* **What is asked**:
Please write out the material below exactly as given.

--- Collected data ---

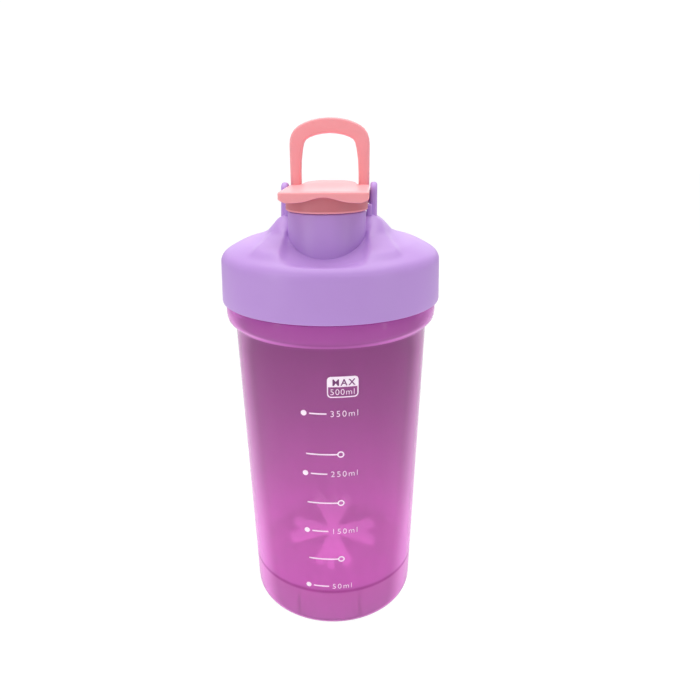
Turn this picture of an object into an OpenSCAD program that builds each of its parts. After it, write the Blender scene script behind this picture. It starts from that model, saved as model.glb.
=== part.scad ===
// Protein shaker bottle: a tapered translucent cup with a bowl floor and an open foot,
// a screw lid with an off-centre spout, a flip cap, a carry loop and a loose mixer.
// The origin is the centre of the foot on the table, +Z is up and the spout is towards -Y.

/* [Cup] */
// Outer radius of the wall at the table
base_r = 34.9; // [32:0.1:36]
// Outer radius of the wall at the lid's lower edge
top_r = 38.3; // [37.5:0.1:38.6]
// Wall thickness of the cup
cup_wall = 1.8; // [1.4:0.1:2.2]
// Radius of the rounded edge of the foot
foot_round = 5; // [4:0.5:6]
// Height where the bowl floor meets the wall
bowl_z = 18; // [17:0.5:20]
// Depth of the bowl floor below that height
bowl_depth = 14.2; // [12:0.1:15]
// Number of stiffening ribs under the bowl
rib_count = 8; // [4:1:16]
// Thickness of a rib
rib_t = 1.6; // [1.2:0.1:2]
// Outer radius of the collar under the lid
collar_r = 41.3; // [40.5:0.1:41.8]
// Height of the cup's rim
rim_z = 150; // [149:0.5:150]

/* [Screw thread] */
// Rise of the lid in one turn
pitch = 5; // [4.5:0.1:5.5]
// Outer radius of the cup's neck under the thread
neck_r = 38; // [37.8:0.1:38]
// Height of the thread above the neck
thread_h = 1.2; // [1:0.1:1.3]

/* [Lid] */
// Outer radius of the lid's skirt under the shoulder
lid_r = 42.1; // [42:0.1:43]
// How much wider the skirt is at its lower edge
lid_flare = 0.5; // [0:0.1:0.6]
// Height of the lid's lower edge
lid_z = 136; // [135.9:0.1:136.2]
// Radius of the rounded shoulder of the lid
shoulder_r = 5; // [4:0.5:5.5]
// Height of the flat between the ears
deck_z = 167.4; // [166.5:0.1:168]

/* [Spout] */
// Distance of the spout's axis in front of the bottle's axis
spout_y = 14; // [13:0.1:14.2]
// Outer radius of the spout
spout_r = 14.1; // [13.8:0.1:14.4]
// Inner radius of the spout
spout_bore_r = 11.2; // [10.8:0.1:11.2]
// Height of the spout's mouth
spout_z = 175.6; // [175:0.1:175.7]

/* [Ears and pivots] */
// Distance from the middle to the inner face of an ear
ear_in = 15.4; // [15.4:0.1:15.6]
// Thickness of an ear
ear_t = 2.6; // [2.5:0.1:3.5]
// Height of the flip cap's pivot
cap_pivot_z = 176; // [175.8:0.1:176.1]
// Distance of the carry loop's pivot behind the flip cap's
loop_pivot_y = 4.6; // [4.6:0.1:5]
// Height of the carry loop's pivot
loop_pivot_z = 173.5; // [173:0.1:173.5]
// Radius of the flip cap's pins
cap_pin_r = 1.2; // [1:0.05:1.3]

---

* **Result below**:
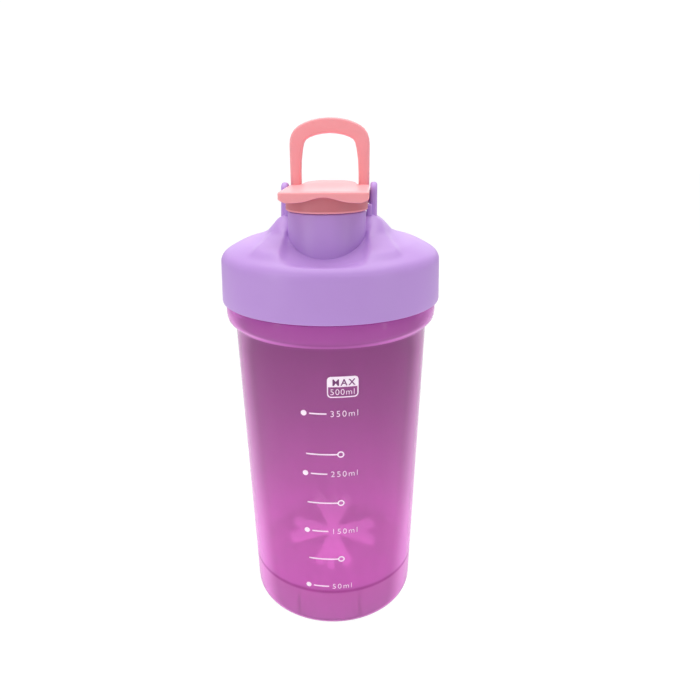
Turn this picture of an object into an OpenSCAD program that builds each of its parts. After it, write the Blender scene script behind this picture. It starts from that model, saved as model.glb.
=== part.scad ===
// Protein shaker bottle: a tapered translucent cup with a bowl floor and an open foot,
// a screw lid with an off-centre spout, a flip cap, a carry loop and a loose mixer.
// The origin is the centre of the foot on the table, +Z is up and the spout is towards -Y.

/* [Cup] */
// Outer radius of the wall at the table
base_r = 34.9; // [32:0.1:36]
// Outer radius of the wall at the lid's lower edge
top_r = 38.3; // [37.5:0.1:38.6]
// Wall thickness of the cup
cup_wall = 1.8; // [1.4:0.1:2.2]
// Radius of the rounded edge of the foot
foot_round = 5; // [4:0.5:6]
// Height where the bowl floor meets the wall
bowl_z = 18; // [17:0.5:20]
// Depth of the bowl floor below that height
bowl_depth = 14.2; // [12:0.1:15]
// Number of stiffening ribs under the bowl
rib_count = 8; // [4:1:16]
// Thickness of a rib
rib_t = 1.6; // [1.2:0.1:2]
// Outer radius of the collar under the lid
collar_r = 41.3; // [40.5:0.1:41.8]
// Height of the cup's rim
rim_z = 150; // [149:0.5:150]

/* [Screw thread] */
// Rise of the lid in one turn
pitch = 5; // [4.5:0.1:5.5]
// Outer radius of the cup's neck under the thread
neck_r = 38; // [37.8:0.1:38]
// Height of the thread above the neck
thread_h = 1.2; // [1:0.1:1.3]

/* [Lid] */
// Outer radius of the lid's skirt under the shoulder
lid_r = 42.1; // [42:0.1:43]
// How much wider the skirt is at its lower edge
lid_flare = 0.5; // [0:0.1:0.6]
// Height of the lid's lower edge
lid_z = 136; // [135.9:0.1:136.2]
// Radius of the rounded shoulder of the lid
shoulder_r = 5; // [4:0.5:5.5]
// Height of the flat between the ears
deck_z = 167.4; // [166.5:0.1:168]

/* [Spout] */
// Distance of the spout's axis in front of the bottle's axis
spout_y = 14; // [13:0.1:14.2]
// Outer radius of the spout
spout_r = 14.1; // [13.8:0.1:14.4]
// Inner radius of the spout
spout_bore_r = 11.2; // [10.8:0.1:11.2]
// Height of the spout's mouth
spout_z = 175.6; // [175:0.1:175.7]

/* [Ears and pivots] */
// Distance from the middle to the inner face of an ear
ear_in = 15.4; // [15.4:0.1:15.6]
// Thickness of an ear
ear_t = 2.6; // [2.5:0.1:3.5]
// Height of the flip cap's pivot
cap_pivot_z = 176; // [175.8:0.1:176.1]
// Distance of the carry loop's pivot behind the flip cap's
loop_pivot_y = 4.6; // [4.6:0.1:5]
// Height of the carry loop's pivot
loop_pivot_z = 173.5; // [173:0.1:173.5]
// Radius of the flip cap's pins
cap_pin_r = 1.2; // [1:0.05:1.3]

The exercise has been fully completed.